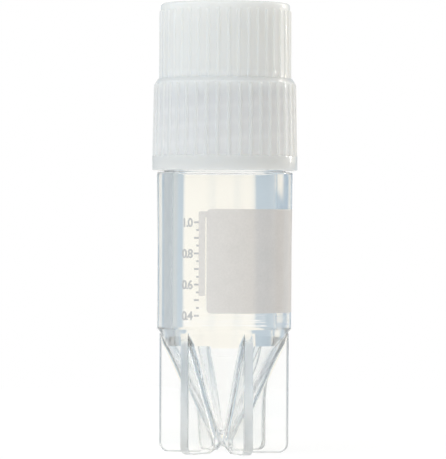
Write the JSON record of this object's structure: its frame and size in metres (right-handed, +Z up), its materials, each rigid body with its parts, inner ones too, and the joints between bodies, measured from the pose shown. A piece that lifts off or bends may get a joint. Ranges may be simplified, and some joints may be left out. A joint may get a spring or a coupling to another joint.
{
  "type": "cryovial",
  "caption": "Slim screw-cap storage vial with a ribbed stepped cap, clear tube, conical bottom and a finned star foot to stand on.",
  "frame": {"origin": "on the vial's axis in the plane that the star foot stands on", "axes": "+Z up along the vial's axis; +X along one fin of the star foot"},
  "size_m": [0.0134, 0.0134, 0.0411],
  "materials": {
    "clear_plastic": "clear natural polypropylene, polished",
    "white_plastic": "translucent white polypropylene, satin",
    "silicone": "translucent silicone, matt"
  },
  "bodies": {
    "vial": {"vial": "clear_plastic"},
    "seal": {"sealing_gasket": "silicone"},
    "cap": {"screw_cap": "white_plastic"}
  },
  "joints": [
    {"name": "cap_lift", "type": "slide", "parent": "vial", "child": "seal", "axis": [0, 0, 1], "range_m": [0, 0.012]},
    {"name": "cap_turn", "type": "hinge", "parent": "seal", "child": "cap", "pos_m": [0, 0, 0.0334], "axis": [0, 0, 1], "range_deg": [0, 1440]}
  ],
  "couplings": [
    {"joint": "cap_lift", "follows": "cap_turn", "m_per_rad": 0.00047746}
  ]
}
__________________________________________________
**EXERCISE DESCRIPTION:** Every line of the material must be returned exactly as it appears.

**ANSWER TO THE PROBLEM:**
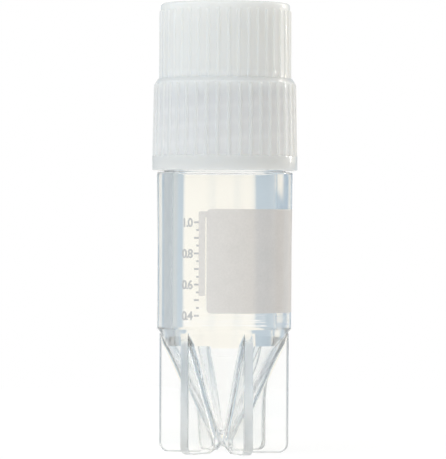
Write the JSON record of this object's structure: its frame and size in metres (right-handed, +Z up), its materials, each rigid body with its parts, inner ones too, and the joints between bodies, measured from the pose shown. A piece that lifts off or bends may get a joint. Ranges may be simplified, and some joints may be left out. A joint may get a spring or a coupling to another joint.
{
  "type": "cryovial",
  "caption": "Slim screw-cap storage vial with a ribbed stepped cap, clear tube, conical bottom and a finned star foot to stand on.",
  "frame": {"origin": "on the vial's axis in the plane that the star foot stands on", "axes": "+Z up along the vial's axis; +X along one fin of the star foot"},
  "size_m": [0.0134, 0.0134, 0.0411],
  "materials": {
    "clear_plastic": "clear natural polypropylene, polished",
    "white_plastic": "translucent white polypropylene, satin",
    "silicone": "translucent silicone, matt"
  },
  "bodies": {
    "vial": {"vial": "clear_plastic"},
    "seal": {"sealing_gasket": "silicone"},
    "cap": {"screw_cap": "white_plastic"}
  },
  "joints": [
    {"name": "cap_lift", "type": "slide", "parent": "vial", "child": "seal", "axis": [0, 0, 1], "range_m": [0, 0.012]},
    {"name": "cap_turn", "type": "hinge", "parent": "seal", "child": "cap", "pos_m": [0, 0, 0.0334], "axis": [0, 0, 1], "range_deg": [0, 1440]}
  ],
  "couplings": [
    {"joint": "cap_lift", "follows": "cap_turn", "m_per_rad": 0.00047746}
  ]
}